The situation was reviewed again in 1985. The first forecast had not come true; the price ratio was the same as few years before. The second one proved correct, but the price development had not been sufficient to make trolleybus option competitive. The annual costs of trolleybus were still about 10% higher compared to a corresponding diesel bus, although the difference was narrower than before. It was calculated that if the same trend continues, the diesel and trolley buses will be at the same operating cost level by year 2000.
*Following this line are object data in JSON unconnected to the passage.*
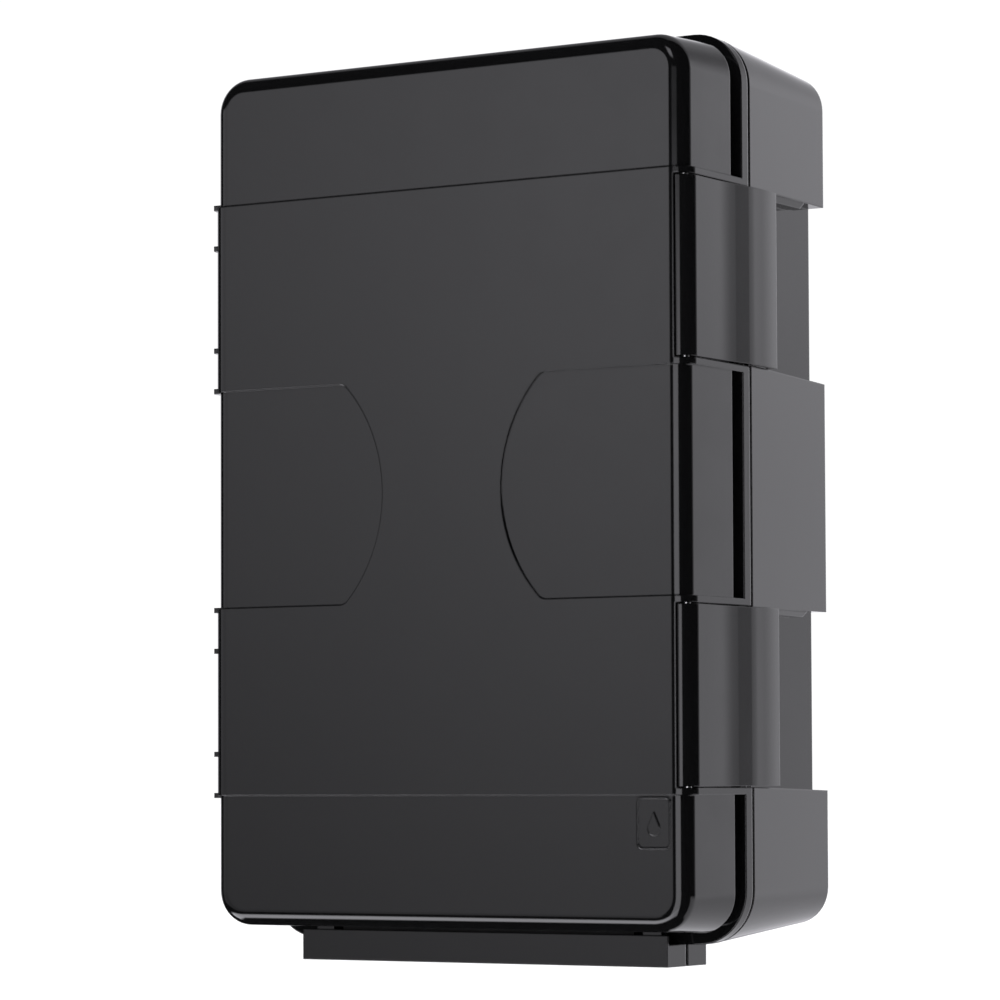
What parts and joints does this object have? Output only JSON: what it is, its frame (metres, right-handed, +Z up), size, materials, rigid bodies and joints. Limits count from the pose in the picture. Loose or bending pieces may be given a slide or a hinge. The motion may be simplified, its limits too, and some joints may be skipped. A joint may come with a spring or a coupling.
{
  "type": "weatherproof enclosure",
  "caption": "Upright glossy black wall box with a hinged lid, side latches, a rim gasket, a split cable entry underneath and a slotted mounting plate inside.",
  "frame": {"origin": "on the wall plane at the back of the base, midway between the four wall fixing holes", "axes": "+X to the right of someone facing the lid, +Y into the wall, +Z up; the lid faces -Y"},
  "size_m": [0.2256, 0.1203, 0.3522],
  "materials": {
    "case": "gloss",
    "latch": "gloss",
    "gasket": "matte",
    "seal": "matte",
    "plug": "matte",
    "washer": "matte",
    "pin": "satin",
    "screw": "bright zinc",
    "plate": "galvanised",
    "clamp": "moulded"
  },
  "bodies": {
    "base": {"base_shell": "case", "rim_gasket": "gasket", "upper_hinge_pin": "pin", "lower_hinge_pin": "pin", "base_entry_bar": "case", "base_entry_seal": "seal", "entry_plugs": "plug", "base_bar_screws": "screw", "mounting_plate": "plate", "plate_screws": "screw", "cable_clamp": "clamp", "clamp_screws": "screw", "wall_washers": "washer"},
    "lid": {"lid_shell": "case", "lid_entry_bar": "case", "lid_entry_seal": "seal", "lid_bar_screws": "screw", "upper_latch_pin": "pin", "lower_latch_pin": "pin"},
    "upper_latch": {"upper_latch": "latch"},
    "lower_latch": {"lower_latch": "latch"}
  },
  "joints": [
    {"name": "lid_hinge", "type": "hinge", "parent": "base", "child": "lid", "pos_m": [-0.1118, -0.072, 0], "axis": [0, 0, -1], "range_deg": [0, 120]},
    {"name": "upper_latch_pivot", "type": "hinge", "parent": "lid", "child": "upper_latch", "pos_m": [0.1035, -0.115, 0.07905], "axis": [0, 0, -1], "range_deg": [0, 70]},
    {"name": "lower_latch_pivot", "type": "hinge", "parent": "lid", "child": "lower_latch", "pos_m": [0.1035, -0.115, -0.07905], "axis": [0, 0, -1], "range_deg": [0, 70]}
  ]
}
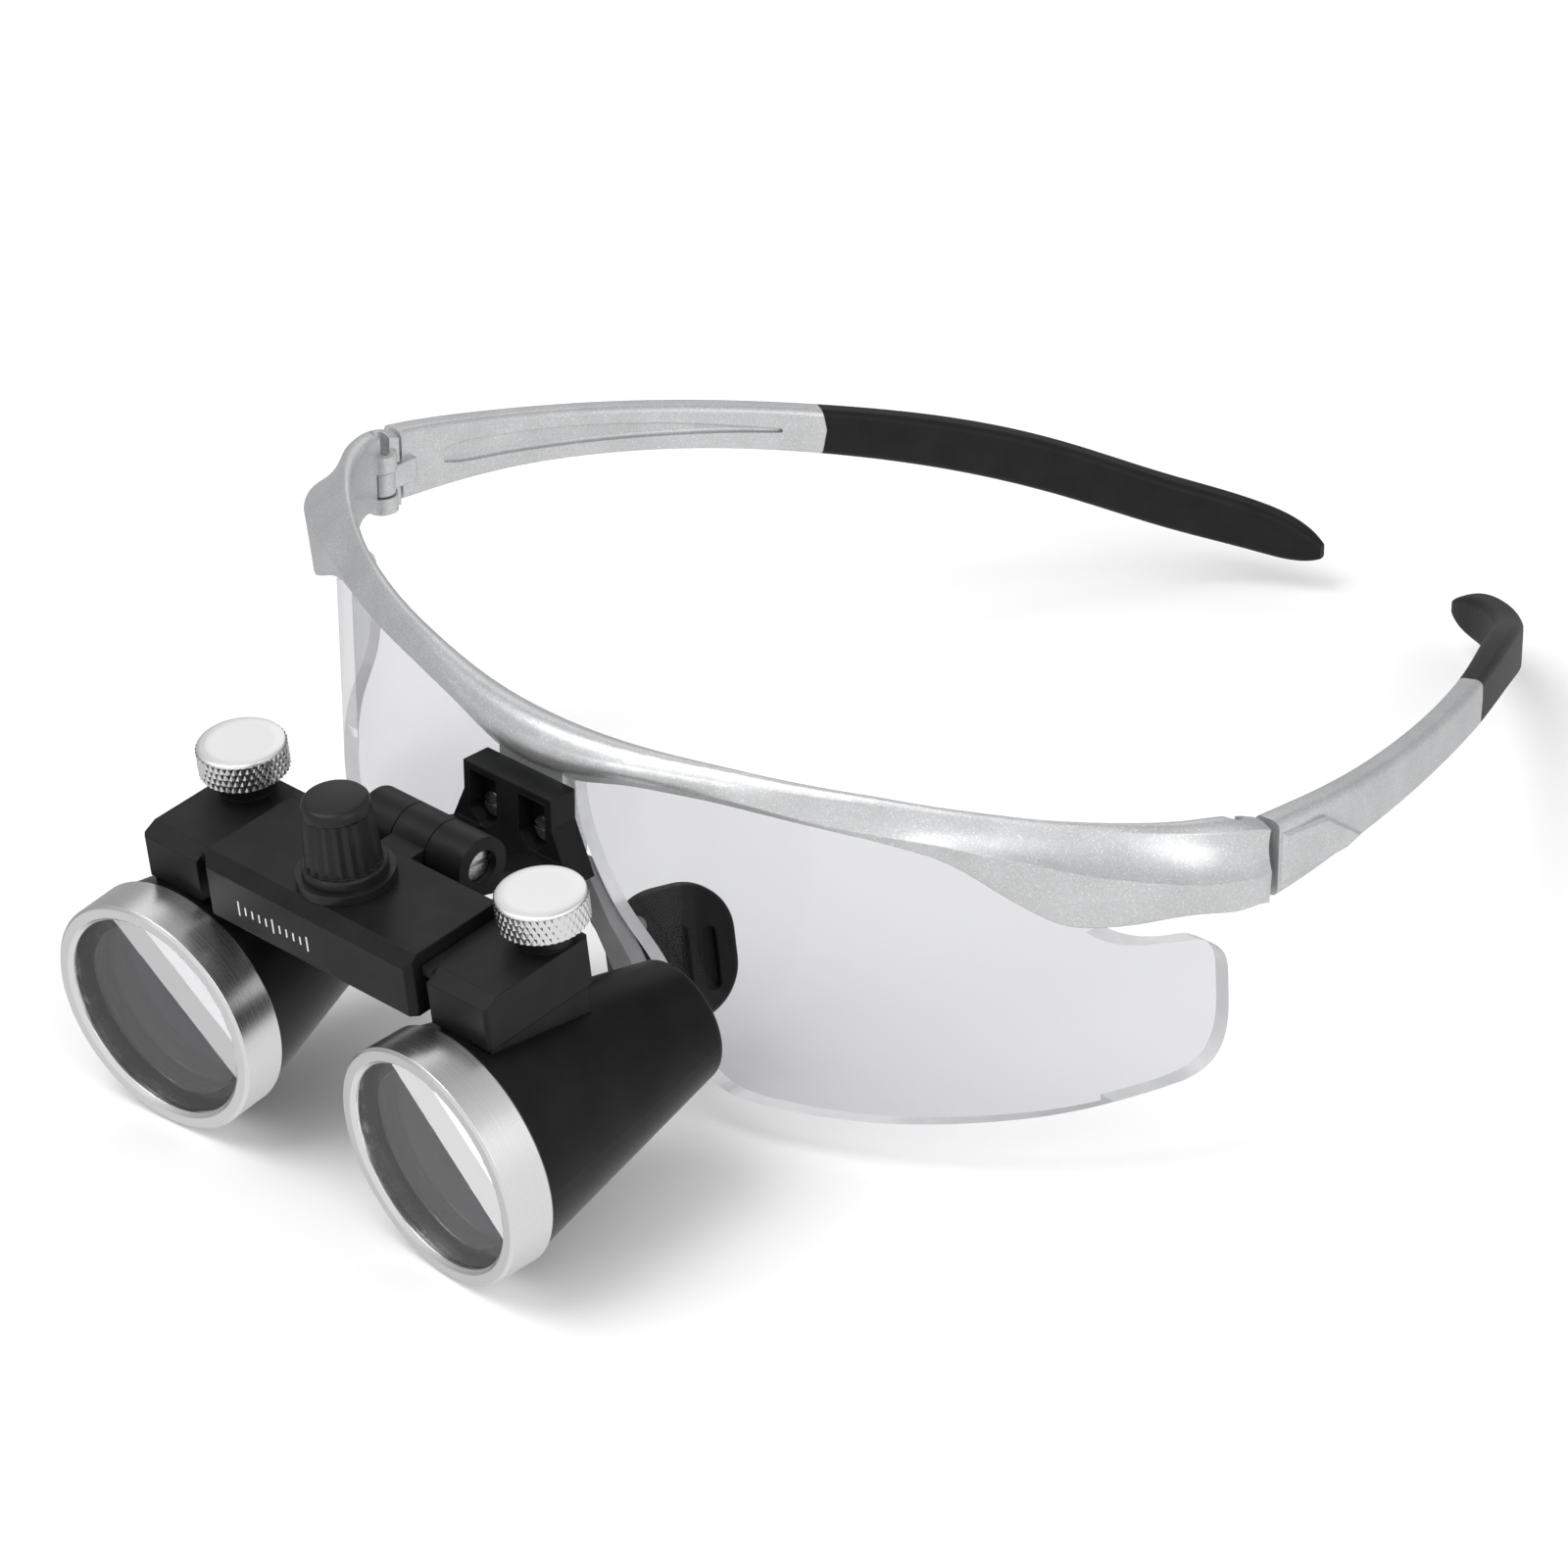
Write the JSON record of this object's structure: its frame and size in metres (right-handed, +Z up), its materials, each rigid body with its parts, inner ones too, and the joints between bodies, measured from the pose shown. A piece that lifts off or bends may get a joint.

Moreover, the trolleybus cable network in Helsinki was badly worn and its renewal would have demanded over 70 million marks more than replacing the old diesel buses by newer ones. It was also pointed out that the contemporary technology, originated from the 1940s and 1950s without significant differences, had not solved the problems related to cable crossings and curves. Other counter arguments for trolley bus traffic were bad condition of streets, as a trolleybus requires a smoother surface, and the existing tram cable network, which made it difficult to build new trolley cables.

The outcome was that there was no economic basis to continue the trolleybus traffic in Helsinki. At the same time it was decided to keep the SWS prototype for possible future investigation.